Hi ya,
I'm moving data from Postgres to Elasticsearch to use primarily for filtering(faceted), text search over a few fields, sorting, and pagination. Unfortunately, the data is very relational and I'm having trouble converting it to a flat schema.
Note: Here is part of my dataset (the actual number of fields is much larger, but the problems are all the same where I have ids and values and I'd like to map them without nested fields).
I have a list of statuses linked to ids like so, for org_id = '1' and submission_id='43'
:
form_id: 1, status: "complete"
form_id: 3, status: "in-progress"
form_id: 7, status: "complete"
Multiple forms can exist in one document and there are millions of ids (so I can't map like 1: "Complete"
). Form's data is not shared across orgs.
A common query would be in english:
Give me all submission_ids for org_id = 1 where form_id = 1 and form_1_status = "completed" and form_id=3 and form_3_status = "in-progress
Here is what I have right now for mapping:
'org_id': { 'type': 'keyword' },
'submission_id': { 'type': 'keyword' },
'forms' : {
'type' : 'nested',
'properties' : {
'form_id' : { 'type' : 'keyword' },
'status' : { 'type' : 'keyword' }
}
}
}
Anyone have solutions to flatten this data structure?
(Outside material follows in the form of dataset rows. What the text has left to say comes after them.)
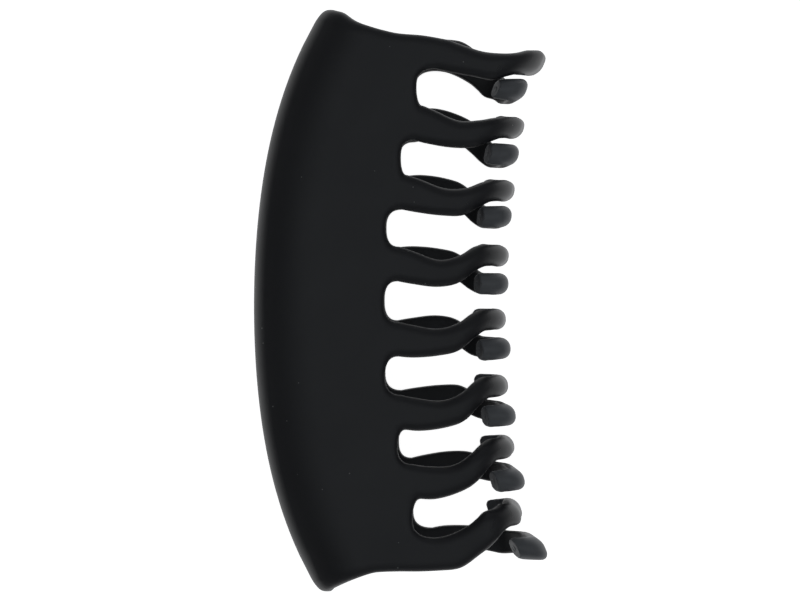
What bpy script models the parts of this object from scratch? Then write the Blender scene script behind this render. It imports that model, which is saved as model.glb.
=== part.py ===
# Large claw hair clip, lying on its side with its jaws closed.
# Two moulded jaws are hinged on a steel pin and held shut by a torsion spring.
# Each jaw is modelled as a flat sheet with a toothed outline, given its wall and
# rounded edges, and then bent along the side profile. The lower jaw differs from the
# upper one only in its first tooth and is turned half a turn about the X axis.
# +X points to the tooth tips, +Y runs along the clip, +Z is up.

import math
from collections import namedtuple

import bmesh
import bpy
from mathutils import Vector

# Driving sizes, in millimetres
MM = 0.001
DEPTH = 35.0           # across the flat outer faces of the closed jaws
WALL = 2.8
HINGE_INSET = 14.0     # from the handle edge to the pin's axis
ARCH_SQUARE = 2.74e-3  # the long edge is an arch: x = square * y^2 + fourth * y^4
ARCH_FOURTH = 4.54e-7
CENTRE_X = 28.0        # from the handle edge at mid length to the middle of the box
GAP_SIDES = 27.3       # from the handle edge to where the gaps' sides turn straight
GAP_SKEW = 1.0         # 0 for bottoms that follow the arch, 1 for bottoms along Y
GAP_SQUARENESS = 0.8   # below 1, the bottom's two corners are fuller than an ellipse's
OUTER_ROUND = 1.9      # edge rounding on the outer face, measured across the face
BODY_ROUNDING = 0.4    # how steeply that rounding starts on the body, 1 on the shanks
INNER_ROUND = 0.5
HORN_ROUND = (2.6, 2.5)  # rounding of the sheet's corners, along and across
TIP_ROUND = 1.8
TIP_BEVEL = 1.7        # slant of each tooth's end face, outside to inside
RUNNING_GAP = 0.3

PIN_RADIUS = 1.4
PIN_HEAD_RADIUS = 2.2
PIN_HEAD = 1.0
LUG_WALL = 3.0
LUG_RADIUS = 3.7
LUG_BASE = 11.0
LUG_INNER_FACE = 10.0  # from mid length to the first lug
WIRE = 1.2
COIL_RADIUS = 2.4      # to the middle of the wire
COIL_PITCH = 1.9
COIL_TURNS = 8
SPRING_END_S = 6.0     # where each spring leg presses, from the handle edge
HANDLE_SAG = 1.1       # how far the handle has curved inwards there

# Side profile of the outer face, from the handle edge round to the hook.
# Each stretch has a length along the face and the angle that it turns through.
Stretch = namedtuple("Stretch", "name length turn")
START_HEADING = 80.0
PROFILE = (
    Stretch("lip", 2.0, 0.0),
    Stretch("lip_bend", math.radians(50) * 4.5, -50.0),
    Stretch("crown", math.radians(30) * 18.0, -30.0),
    Stretch("flat", 26.15, 0.0),
    Stretch("shoulder", math.radians(88) * 10.0, -88.0),
    Stretch("shank", 21.0, 0.0),
    Stretch("hook", math.radians(98) * 3.5, -98.0),
    Stretch("hook_end", 3.2, 0.0),
)

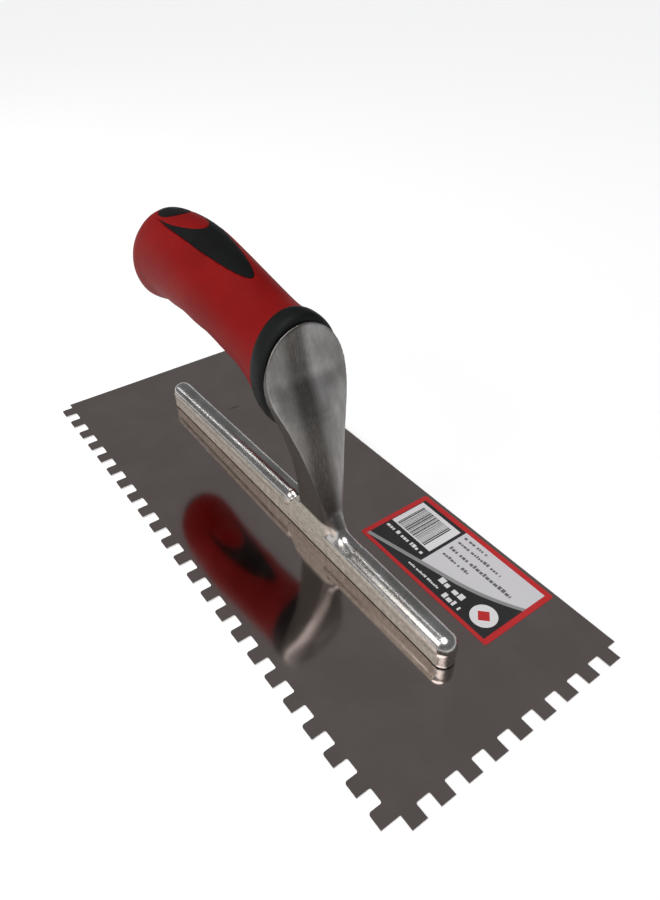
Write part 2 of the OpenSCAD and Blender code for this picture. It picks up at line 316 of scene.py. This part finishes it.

I know having millions of keys is a bad/infeasible idea, but I also don't want to lose performance from nesting documents. I've come up with two potential options:
Option 1:
I've thought of keeping a separate mapping that keeps track of es_key -> postgres_id mapping. So the separate mapping document data would look like this:
'org_id': '1',
'form_status_a': '1',
'form_status_b': '3',
'form_status_c': '7'
}
Then the actual data would be in a separate index like this:
'org_id': '1',
'submission_id': 43
'form_status_a': 'complete',
'form_status_b': 'in-progress',
'form_status_c': 'complete'
So I'd query the mapping first, then once I know the names of the es fields, I could query them. This reduces the dimenionality of the Elasticsearch keys so I don't blow it up.
This feels very complicated and lots could go wrong in pipeline building this up. Especially since you can delete and update fields quite a bit so this isn't just handling inserts.
Option 2:
I've thought of combining my keys and values together like so:
org_id: '1',
submission_id: '43',
forms: [ 'form_id1_completed', 'form_id3_in_progress', 'form_id7_completed' ]
This also feels pretty pretty hacky, but it works without having to maintain a second mapping.
The problem here is it can't support numeric fields. Like review_score_id: 1, score: 82.124
, where I'd like to either aggregate or compare with something like greater than.
Questions:
However, it feels like I'm trying to fit a square peg into a round hole...is there a better option? I know Elasticsearch can do this(especially with nested documents it isn't too difficult), but is Elasticsearch the right tool for this job?
Thanks so much,
Patrick